ALGER, VITROLLES ET LES » ENVOYES SPECIEUX «
ALGER, VITROLLES ET LES » ENVOYES SPECIEUX «
François Burgat
Date: 2/17/98
(En hommage aux émissions » d’ information » de nos télévisions européennes)
» La djellaba, la calotte et la barbe se sont substituées au nez crochu, à la redingote et au chapeau, tandis que l’inévitable bombe à la mèche allumée tient lieu d’incisives ensanglantées et de doigts crochus. La gangrène (islamiste) n’est que la version réactualisée de la peste (juive) tandis que la pieuvre immonde continue à enserrer de ses tentacules le monde civilisé » (Jean-Francois LEGRAIN, CNRS, Le Monde , 13 mars 1996)
Comment lutter contre l’extrême droite nous demande-t-on chaque jour avec plus d’insistance ? Peut être faudrait il avant tout cesser de la nourrir d’une main tout en prétendant la combattre de l’autre . Qu’est-ce à dire ? Que tous ceux qui pourfendent bruyamment la rhétorique raciste de » la bête immonde qui ronge Vitrolles » feraient bien de se soucier de ce qu’ils font chaque jour pour produire et entretenir la dose de fantasmes et de » peur de l’autre » dont la dite bête est si friande.

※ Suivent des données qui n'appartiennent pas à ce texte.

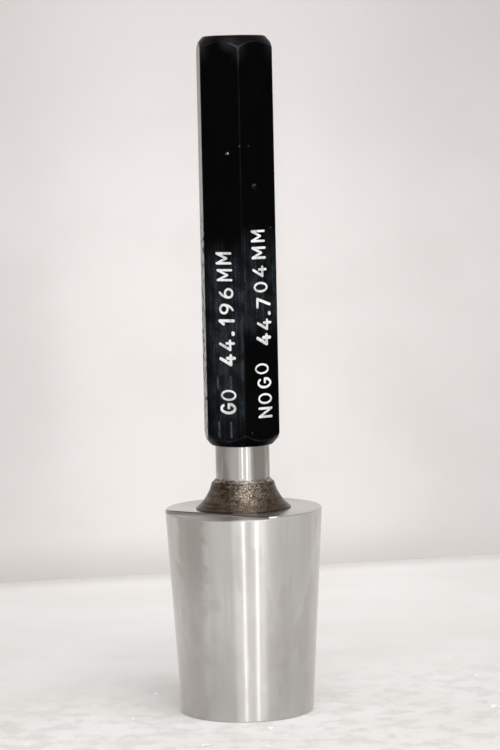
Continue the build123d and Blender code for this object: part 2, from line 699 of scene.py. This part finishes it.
# %% [markdown]
# ## Black anodising
#
# Anodising is a glassy layer grown on the aluminium and dyed, so the handle is not painted
# and keeps the bar's drawn lines. It is nearly black, with a satin gloss, a faint blue haze
# of wiped-off paint round the figures, paler corners where hands and benches rub it, and
# painted highlight on the upper turned end, the rolled edges and the corners' tops.
#
# A picture wrapped round the bar could show all this, but it would stretch at the turned
# ends. Here each mark is a coat of colour with its own mask, placed by where the point lies
# on the gauge, so it can be moved or made fainter by itself.

# %% The haze of wiped-off paint
def wiped_haze(tree, drawn_lines):
    """Streaks along the stamped stretch of the front flats, and a little on the others."""
    x, y, z = axes_of(tree)
    on_right_flat = ramp(x, -0.3, 0.3)
    from_left_foot = ramp(z, 55, 75)
    from_right_word = ramp(z, 80, 89)
    above_start = choose(on_right_flat, from_left_foot, from_right_word)
    haze_end = choose(on_right_flat, 105, 108)
    below_end = ramp(maths("SUBTRACT", haze_end, z), 0, 12)
    front_flats = ramp(y, -4.4, -4.6, 0.15, 1)
    streaks = ramp(drawn_lines, 0.38, 0.68, 0.35, 1)
    smears = patches(tree, (2.2, 2.2, 4), 0.36, 0.64, 0.3, 1, detail=5, shift=13)
    grain = patches(tree, (0.28, 0.28, 0.35), 0.38, 0.62, 0.5, 1, shift=17)
    left_fade = ramp(x, -6.2, -7.6, 1, 0.25)
    right_fade = ramp(x, 1.5, 7, 1, 0.55)
    stretch = product(above_start, below_end, front_flats)
    return product(stretch, streaks, smears, grain, left_fade, right_fade)


# %% The turned ends are a little greyer, partly as painted sheen, and their edges partly painted highlight
def end_marks(tree):
    """The turned ends, the upper one with painted sheen, and their edges, partly rubbed and
    partly painted highlight, in patches.
    """
    x, y, z = axes_of(tree)
    tilt = maths("ABSOLUTE", upward_share(tree))
    # painted sheen: the upper turned end is lighter than the lower one
    sheen_stronger_at_top = ramp(z, 80, 120, 0.15, 1)
    patchy = patches(tree, (2.4, 2.4, 2.4), 0.40, 0.60, 0.25, 1, detail=4, shift=19)
    # the edges' painted highlight fades towards the right
    sheen_fainter_right = ramp(x, 1, 4, 1, 0.5)
    turned = product(ramp(tilt, 0.5, 0.62), sheen_stronger_at_top)
    return turned, product(band(tilt, 0.10, 0.48, 0.10), patchy, sheen_fainter_right)


# %% The six long corners are the part of the bar that stands furthest from its axis
rubbed_reach = (8.82, 8.93)  # distances from the axis
# distances from the axis of the painted highlight beside the corners' tops and along their ends
highlight_reach = (7.95, 8.95)
lit_end_reach = (8.85, 8.94)
# the painted highlight is brightest here
cusp_place = Vector((-0.6, -8.6, 144.9))  # where the front corner meets two scallops
thumb_place = Vector((-1.9, -8.0, 145.8))  # a rub on the turned end, left of the cusp


def corner_marks(tree, worn_and_lit_edges):
    """The rubbed corners, and painted highlight beside their tops, along their ends and at the
    cusp.
    """
    x, y, z = axes_of(tree)
    reach = distance_from_axis(tree)
    patchy = patches(tree, (1.2, 1.2, 3.5), 0.35, 0.75, detail=5, shift=7)
    rubbed = product(ramp(reach, *rubbed_reach), patchy)
    # painted highlight: soft grey beside the corners' tops, fainter on the right
    top = product(ramp(x, -0.1, 0.25, 1, 0.8), ramp(z, 140.5, 146))
    painted_light = product(ramp(reach, *highlight_reach), top)
    # painted highlight along the corners' top ends, with a spot at the front cusp
    lines = either(ramp(z, 139.5, 142.5, 0, 0.18), ramp(z, 143, 145.6))
    brighter_left = ramp(x, -0.2, 0.5, 0.36, 0.12)
    cusp = product(worn_and_lit_edges, spot(tree, cusp_place, 1.6), brighter_left)
    return rubbed, painted_light, either(product(ramp(reach, *lit_end_reach), lines), cusp)


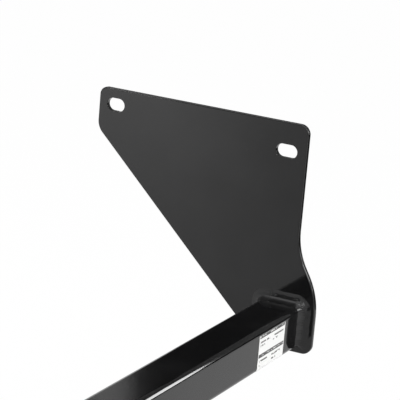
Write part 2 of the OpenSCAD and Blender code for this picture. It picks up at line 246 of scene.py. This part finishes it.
class HitchStudio(bpy.types.PropertyGroup):
    """The camera and the floor"""

    azimuth: FloatProperty(
        name="Azimuth", description="Direction of the view round the hitch", subtype="ANGLE",
        default=math.radians(-64.66))
    elevation: FloatProperty(
        name="Elevation", description="Height of the view above level", subtype="ANGLE",
        default=math.radians(15.33))
    roll: FloatProperty(
        name="Roll", description="Roll of the camera", subtype="ANGLE",
        default=math.radians(4.99))
    distance: FloatProperty(
        name="Distance", description="Distance of the camera from the right plate",
        unit="LENGTH", default=2.476866)
    right: FloatProperty(
        name="Right", description="How far the tube's end lies right of the picture's middle",
        unit="LENGTH", default=0.089905)
    down: FloatProperty(
        name="Down", description="How far the tube's end lies below the picture's middle",
        unit="LENGTH", default=0.138121)
    lens: FloatProperty(
        name="Lens", description="Focal length on a 36 mm wide sensor, in mm",
        default=196.29)
    floor: FloatVectorProperty(
        name="Floor", description="Colour of the floor", subtype="COLOR", size=3,
        min=0, max=1, default=(0.88, 0.88, 0.88))


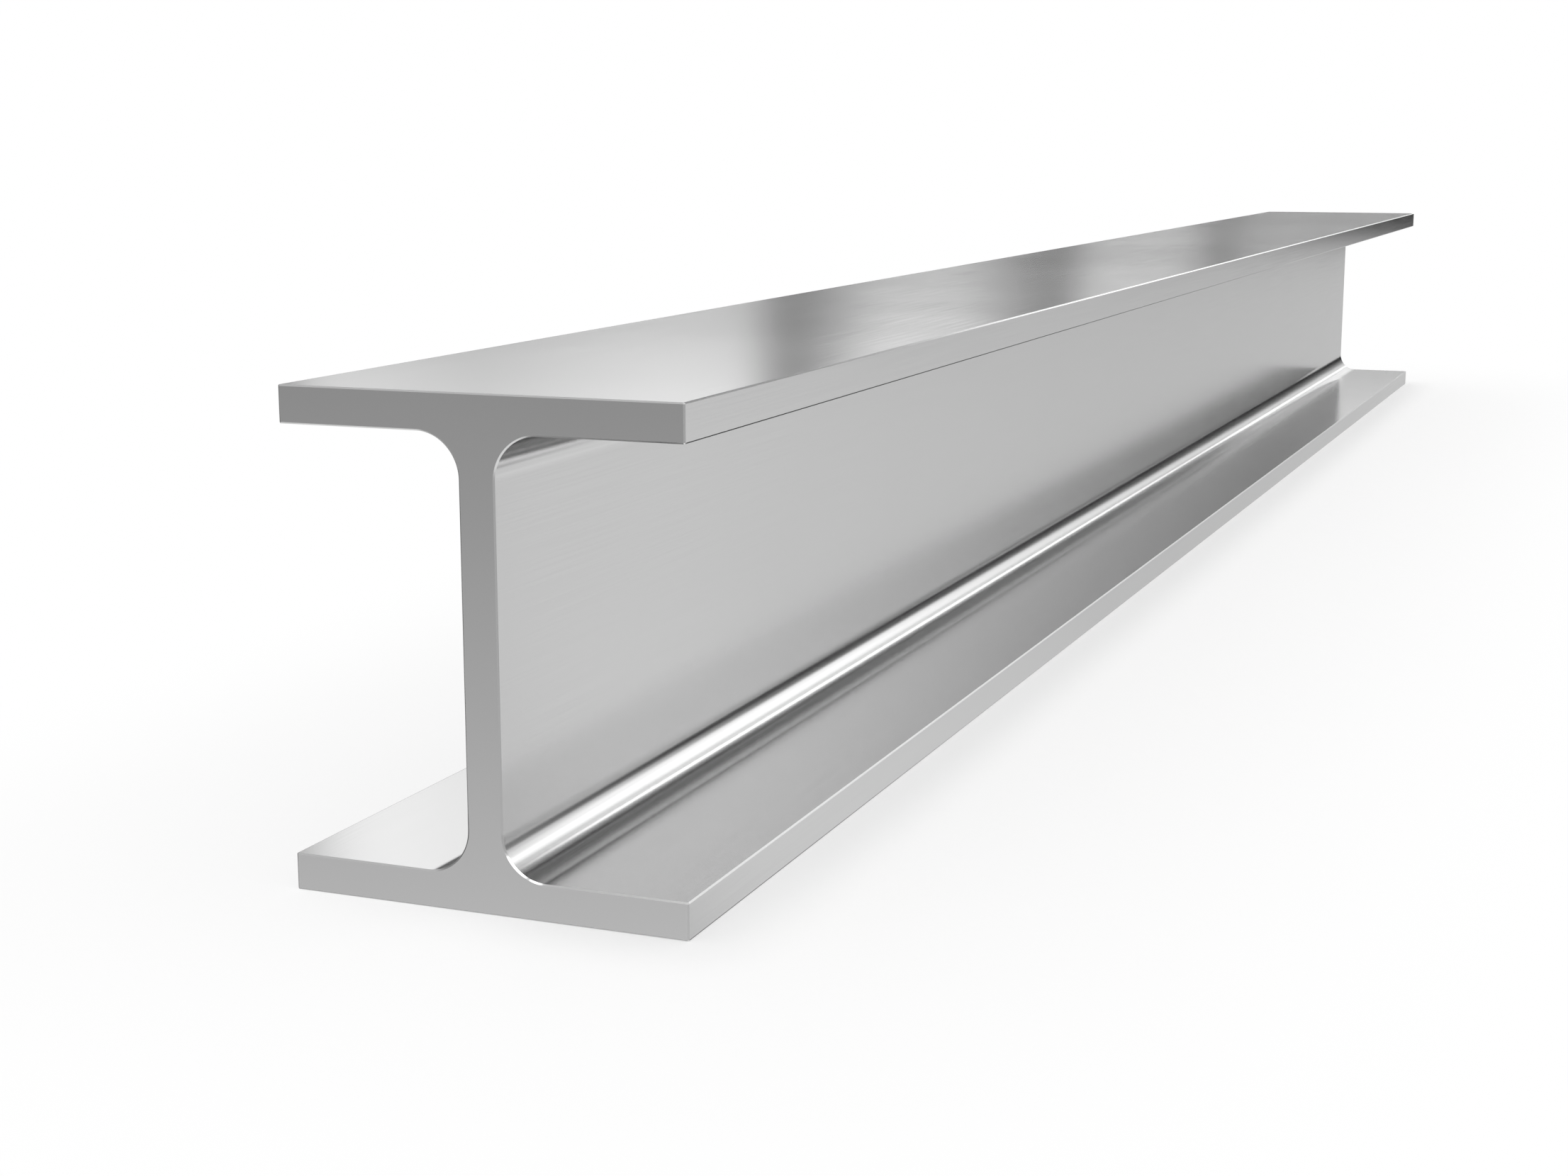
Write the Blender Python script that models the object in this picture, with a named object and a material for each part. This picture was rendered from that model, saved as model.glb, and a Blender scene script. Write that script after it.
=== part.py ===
"""Stainless steel I-beam: one cut length of stock, standing on its bottom flange.

Units are metres, with +Z up. The beam runs along Y. The origin is under its middle, on
the surface that it stands on.
"""

import math

import bmesh
import bpy

# Section, seen from the end
DEPTH = 0.160
FLANGE_WIDTH = 0.135
FLANGE_THICKNESS = 0.012
WEB_THICKNESS = 0.012
ROOT_RADIUS = 0.0142

# Cut length
LENGTH = 1.686

# Every outer edge is broken with a small round
EDGE_BREAK = 0.0005

# Fineness of the round stretches
ROOT_FACETS = 20
EDGE_FACETS = 3
SHARPEST_ROUND = math.radians(30)

# Satin stainless steel
STEEL_COLOUR = (0.66, 0.67, 0.68, 1.0)
STEEL_ROUGHNESS = 0.3


def clear_scene():
    for old in list(bpy.data.objects):
        bpy.data.objects.remove(old, do_unlink=True)


def quarter_outline():
    """Upper right quarter of the section, from the web round the root to the flange's outer corner."""
    toe_x = FLANGE_WIDTH / 2
    top_z = DEPTH / 2
    under_flange_z = top_z - FLANGE_THICKNESS
    centre_x = WEB_THICKNESS / 2 + ROOT_RADIUS
    centre_z = under_flange_z - ROOT_RADIUS
    points = []
    for step in range(ROOT_FACETS + 1):
        angle = math.pi / 2 * step / ROOT_FACETS
        x = centre_x - ROOT_RADIUS * math.cos(angle)
        z = centre_z + ROOT_RADIUS * math.sin(angle)
        points.append((x, z))
    points.append((toe_x, under_flange_z))
    points.append((toe_x, top_z))
    return points


def section_outline():
    """The whole section about its own centre, anticlockwise as seen from -Y."""
    upper_right = quarter_outline()
    lower_right = [(x, -z) for x, z in reversed(upper_right)]
    right = lower_right + upper_right
    left = [(-x, z) for x, z in reversed(right)]
    return right + left


def beam_mesh():
    """The section as one face at the near end, extruded to the far end."""
    shape = bmesh.new()
    corners = [shape.verts.new((x, -LENGTH / 2, z + DEPTH / 2)) for x, z in section_outline()]
    near_end = shape.faces.new(corners)
    grown = bmesh.ops.extrude_face_region(shape, geom=[near_end])
    far_corners = [item for item in grown["geom"] if isinstance(item, bmesh.types.BMVert)]
    bmesh.ops.translate(shape, verts=far_corners, vec=(0, LENGTH, 0))
    bmesh.ops.recalc_face_normals(shape, faces=shape.faces)
    mesh = bpy.data.meshes.new("i_beam")
    shape.to_mesh(mesh)
    shape.free()
    mesh.shade_smooth()
    return mesh


def satin_steel():
    material = bpy.data.materials.new("satin_stainless")
    material.use_nodes = True
    shader = material.node_tree.nodes["Principled BSDF"]
    shader.inputs["Base Color"].default_value = STEEL_COLOUR
    shader.inputs["Metallic"].default_value = 1.0
    shader.inputs["Roughness"].default_value = STEEL_ROUGHNESS
    return material


def break_edges(piece):
    """Rounds the flange toes and both end outlines, and leaves the root fillets alone."""
    rounding = piece.modifiers.new("broken_edges", "BEVEL")
    rounding.width = EDGE_BREAK
    rounding.segments = EDGE_FACETS
    rounding.limit_method = "ANGLE"
    rounding.angle_limit = SHARPEST_ROUND
    rounding.harden_normals = True


def add_beam():
    piece = bpy.data.objects.new("i_beam", beam_mesh())
    piece.data.materials.append(satin_steel())
    break_edges(piece)
    bpy.context.collection.objects.link(piece)


clear_scene()
add_beam()
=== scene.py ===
import math

import bpy
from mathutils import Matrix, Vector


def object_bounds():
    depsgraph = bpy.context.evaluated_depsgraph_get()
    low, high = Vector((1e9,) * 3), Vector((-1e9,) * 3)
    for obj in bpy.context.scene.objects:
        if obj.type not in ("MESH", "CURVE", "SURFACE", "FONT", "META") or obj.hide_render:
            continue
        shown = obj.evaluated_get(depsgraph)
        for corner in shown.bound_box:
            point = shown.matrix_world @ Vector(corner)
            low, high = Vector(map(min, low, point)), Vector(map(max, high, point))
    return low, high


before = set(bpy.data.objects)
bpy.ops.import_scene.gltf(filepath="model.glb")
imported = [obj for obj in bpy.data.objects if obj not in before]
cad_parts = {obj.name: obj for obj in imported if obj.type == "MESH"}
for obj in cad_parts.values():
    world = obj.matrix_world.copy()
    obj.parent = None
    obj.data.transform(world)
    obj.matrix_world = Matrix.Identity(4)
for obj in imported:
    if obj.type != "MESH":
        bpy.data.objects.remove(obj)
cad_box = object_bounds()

# Looks of the stainless steel I-beam: satin metal on a white floor, lit by a white room with softboxes.
# Units are metres, with +Z up. The beam lies along Y, and the camera looks at its near end at -Y.
# Directions in the room are azimuths, from 0 along +Y to 90 along +X, and elevations, both in degrees.

# Camera
CAMERA_PLACE = (0.33675, -1.44930, 0.23522)
CAMERA_LOOKS_DOWN = 10.98
CAMERA_TURNS_LEFT = 21.52
LENS_MM = 54.01
SENSOR_MM = 36

# Satin stainless steel, with fine grain along the beam and wide faint clouds
STEEL_GREY = 0.62
STEEL_EDGE_TINT = 0.66
STEEL_ROUGHNESS = 0.18
GRAIN_ACROSS = 1500
GRAIN_ALONG = 12
GRAIN_DETAIL = 2
GRAIN_ROUGHNESS = 0.012
GRAIN_RELIEF = 0.000001
CLOUD_SCALE = 9
CLOUD_DETAIL = 3
CLOUD_ROUGHNESS = 0.005
CLOUD_GREY = 0.004
NOISE_RANGE = (0.3, 0.7)

# Wear: how far it reaches from an edge, how much lighter it is, and the cosines of the turn of the surface
# at which it starts and is full
WORN_WIDTH = 0.0012
WORN_GREY = 0.04
WORN_TURNS = (0.995, 0.90)

# Rounds: the least part of a normal that counts as tilted, the distance from the web's middle within which
# a round is a root, and the distance within which two corners are joined
LEAST_TILT = 0.2
ROOT_REACH = 0.03
JOIN_REACH = 0.00001
ACROSS_BEAM = (1, 0, 1)
ALONG_BEAM = (0, 1, 0)

# Floor: round the beam it returns a share of the room's light, which the beam shades, and its own glow makes
# up the rest to plain white. The share grows towards the beam's right foot, within CONTACT_REACH of it,
# which paints the shadow deeper at that foot, and fades to nothing between the two distances of
# SHADOW_FADES.
FLOOR_REACH = 80
OPEN_SHARE = 0.28
RIGHT_FOOT_PAINTED_SHADE_SHARE = 0.66
CONTACT_REACH = 0.035
SHADOW_FADES = (0.10, 0.25)

# Cards: the distance of the first one, how much nearer each later one is, the most degrees between two of
# their points, and the middle of the range from 0 to 1 that runs from one edge of a card to the other
CARD_DISTANCE = 40
CARD_SPACING = 1
CARD_STEP = 3
CARD_MIDDLE = 0.5


def add_node(tree, kind, inputs=(), **settings):
    """A shader node. Each of its inputs is a plain value or another node's output."""
    made = tree.nodes.new(kind)
    for name, value in settings.items():
        setattr(made, name, value)
    for name, value in dict(inputs).items():
        if isinstance(value, bpy.types.NodeSocket):
            tree.links.new(value, made.inputs[name])
        else:
            made.inputs[name].default_value = value
    return made


def empty_material(name):
    material = bpy.data.materials.new(name)
    material.use_nodes = True
    material.node_tree.nodes.clear()
    return material


def finish_material(tree, surface):
    add_node(tree, "ShaderNodeOutputMaterial", {"Surface": surface})


def maths(tree, operation, first, second=0.0):
    return add_node(tree, "ShaderNodeMath", {0: first, 1: second}, operation=operation).outputs[0]


def map_range(tree, value, start, end, result_start, result_end):
    inputs = {0: value, 1: start, 2: end, 3: result_start, 4: result_end}
    return add_node(tree, "ShaderNodeMapRange", inputs, interpolation_type="SMOOTHSTEP").outputs[0]


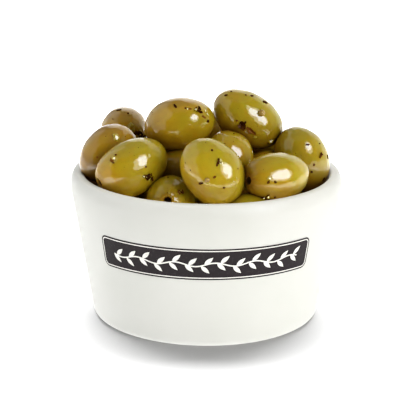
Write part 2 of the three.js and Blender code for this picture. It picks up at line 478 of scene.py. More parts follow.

L’extrême droite n’aime pas les Arabes. Sous couvert d’une défense en trompe l’oeil de notre indispensable laïcité, des pans entiers de notre gauche politique et médiatique semblent avoir aujourd’hui un problème presque aussi insurmontable avec les Musulmans. Depuis plus de cinq années maintenant, l’opaque guerre civile algérienne a fourni sur ce terrain un prétexte à tous les débordements. Le racisme affectionne les raccourcis, les slogans et les amalgames. Exploitant peurs, ignorances et manipulations de l’information, les » démocrates-algériens-qui partagent-nos-valeurs » emploient pour décrire une guerre civile dont leur intolérance aveugle est en grande partie responsable, les mêmes slogans, les mêmes raccourcis et autres amalgames grossiers qui alimentent toutes les phobies racistes. Ils sont régulièrement invités néanmoins à emprunter sur nos antennes, aux heures de grande écoute, le hideux raccourci qui leur permet de déclarer qu’ils mènent à Alger » le même combat que nous dans nos banlieues « . Or, de grands ténors de la lutte contre le Front National soutiennent sans réserve leur rhétorique simplificatrice et opacifiante. Ont ils bien conscience qu’ en mettant leur énergie démocratique au service de l’intolérance du parti algérien du refus des urnes, ils alimentent les mêmes vilains réflexes qu’ils entendent combattre ailleurs? Et qu’une persistante erreur de lecture à Alger contribue à préparer demain, chez nous, d’innombrables » Vitrolles » ?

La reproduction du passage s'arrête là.